Bu sorulara yanıt arıyoruz

Patrik seçimi sürecinde yaşanan tıkanıklık Türkiye Ermeni toplumunu huzursuz eden, yoran bir aşamaya çoktan gelmiş bulunuyor. 2016’nın Ekim ayında Ruhaniler Genel Meclisi’nce Patrik Mutafyan emekli edilip, makamı da da “münhal” yani boş ilan edileli beri Türkiye Ermeni kilisesi gelenekleri uyarınca birçok adım atıldı. 15 Mart’ta bu kararın bir sonucu olarak Patrik Kaymakamı yani Değabah seçimi yapıldı. Hemen ertesinde Müteşebbis Heyet seçildi. Heyet 9 Temmuz’da seçim takvimini içeren yazıyı İstanbul Valiliği’ne gönderdi. Ancak hala bu yazıya yanıt verilmiş değil. İstanbul Valisi’nin Ermeni toplumundan çeşitli kesimlerle yürüttüğü görüşmelerde Patrik Kaymakamı ve Müteşebbis Heyet’i yok saydığını söylediğini duyuyoruz. Ancak bu yok saymanın gerekçeleri Türkiye Cumhuriyeti tarafından resmen açıklanmış değil.
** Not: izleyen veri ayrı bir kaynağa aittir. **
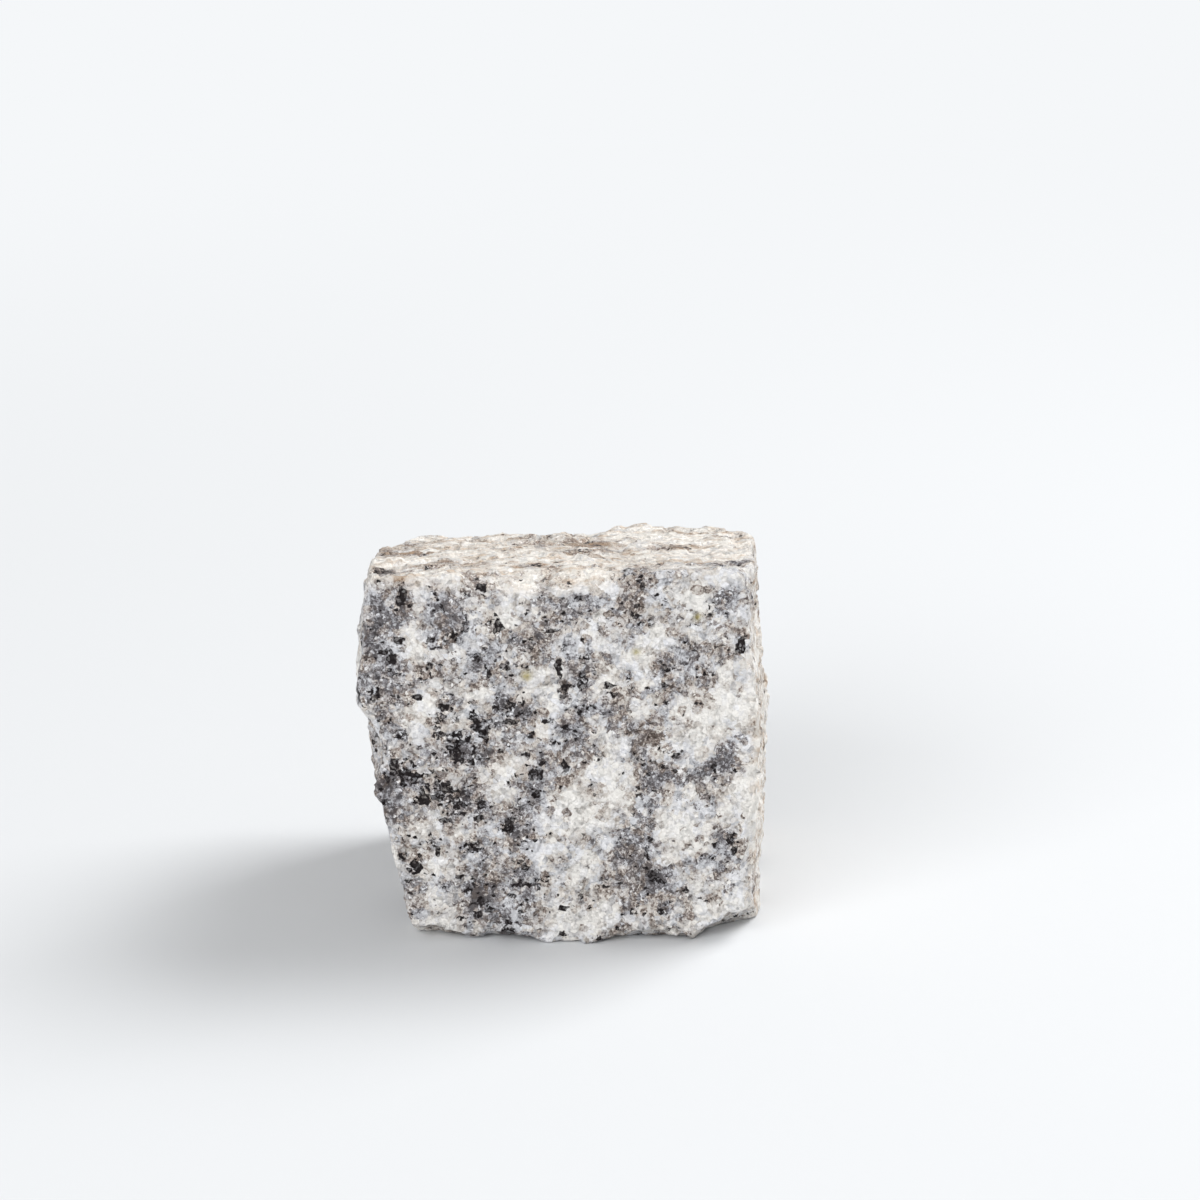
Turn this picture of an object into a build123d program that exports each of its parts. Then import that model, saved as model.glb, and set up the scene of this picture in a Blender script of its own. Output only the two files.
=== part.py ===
"""One hand-split granite sett, a rough cube about 70 mm across.

It is a single piece of stone. Six breaks make its sides and its top, each a surface that is
crowned or hollow and wanders a little, and is covered in the shallow hollows of small flakes,
with ridges between them. Rough bevels run along some of the arrises, and flakes knocked off
the others leave deeper scoops. The bed that it lies on is flat. X runs across the front face,
Y from front to back, and Z up.
"""

import os
from math import cos, sin
from random import Random

from build123d import *

# The raw block, larger than the sett on every side but the bed
RAW_WIDTH = 90
RAW_DEPTH = 80
RAW_HEIGHT = 80

# Where the middle of each break stands, in mm from the middle of the bed
FRONT_Y = -29.9
BACK_Y = 29.3
UPPER_LEFT_X = -35.7
LOWER_LEFT_X = -32.5
RIGHT_X = 34.9
TOP_Z = 59.6

# How far a break wanders from its crown, and its waves, in mm and in mm per radian
RELIEF = 0.45
LONG_WAVE = 11.0
SHORT_WAVE = 5.5
SHORT_SHARE = 0.5
# A break with a crown of 1 falls away by 1 mm this far from its middle
CROWN_REACH = 32.0

# The net of points that each break is drawn through
NET_STEP = 9.0
NET_REACH = 7

# The breaks that are covered in hollows, and how far apart the hollows lie, in mm
HOLLOWED = ("front", "back", "upper left", "lower left", "right", "top")
HOLLOW_STEP = 13.0
HOLLOW_ROWS = 2
HOLLOW_COLUMNS = 3
# How far a hollow strays from its even place, as a share of the step
HOLLOW_STRAY = 0.3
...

Bu durumda Türkiye Ermeni toplumunun da aklında olan bazı soruları hem devlet, hem Patrikhane  yetkililerine sormak gereği duyuyoruz. 

-İstanbul Valisi Vasip Şahin Patrik Kaymakamı Bekçiyan ve Müteşebbis Heyet için “Bizim için yok hükmündedir” demiş midir? Dediyse bunun gerekçeleri nelerdir?

-İstanbul Valiliği seçim için atılan adımlarda herhangi bir usulsüzlük mü tespit etmiştir? Eğer böyle bir bakış varsa, Cumhurbaşkanı Erdoğan’ın 24 Nisan 2017’deki taziye mesajında ifade ettiği “Türkiye Ermenileri Patriği seçiminin kısa zamanda neticelenmesini temenni ediyor, çalışmalarınızda sizlere muvaffakiyetler diliyorum” sözlerini nasıl değerlendirmek gerekir? 

-İstanbul Valisi Başepiskopos Ateşyan’a “Siz henüz istifa etmediniz. Biz sizi Patrik Genel Vekili olarak tanıyoruz” demiş midir?

-Ruhaniler Genel Meclisi oylarıyla Patrik Genel Vekili olan Başepiskopos Ateşyan, aynı Ruhaniler Genel Meclisi oylamasında Patrik Kaymakamlığı seçimini kaybettiğine göre görevi doğal olarak sona ermemiş midir? 

-Eğer öyleyse Başepiskopos Ateşyan niçin istifa etmemekte direnmektedir? Devletten bir beklentisi mi vardır?

-Devletin Patrik seçiminde “uygun gördüğü” ya da “görmediği” isimler mi vardır? Eğer öyleyse bunun kilisenin iç hukukuna bir müdahale olarak  değerlendirilmesi gerekmez mi? 

-Devlet adına bu kadar açıklama yapılırken yetkili makamların ısrarla suskunluğunu korumalarını nasıl değerlendirmek gerekir? 

Daha sorulacak çok soru var, ancak başlıcaları bunlardır. “Bizim dönemimizde azınlıkların haklarında büyük gelişmeler oldu” sözlerini her fırsatta tekrarlayan iktidar çevrelerinden doyurucu bir açıklama beklemek hakkımızdır.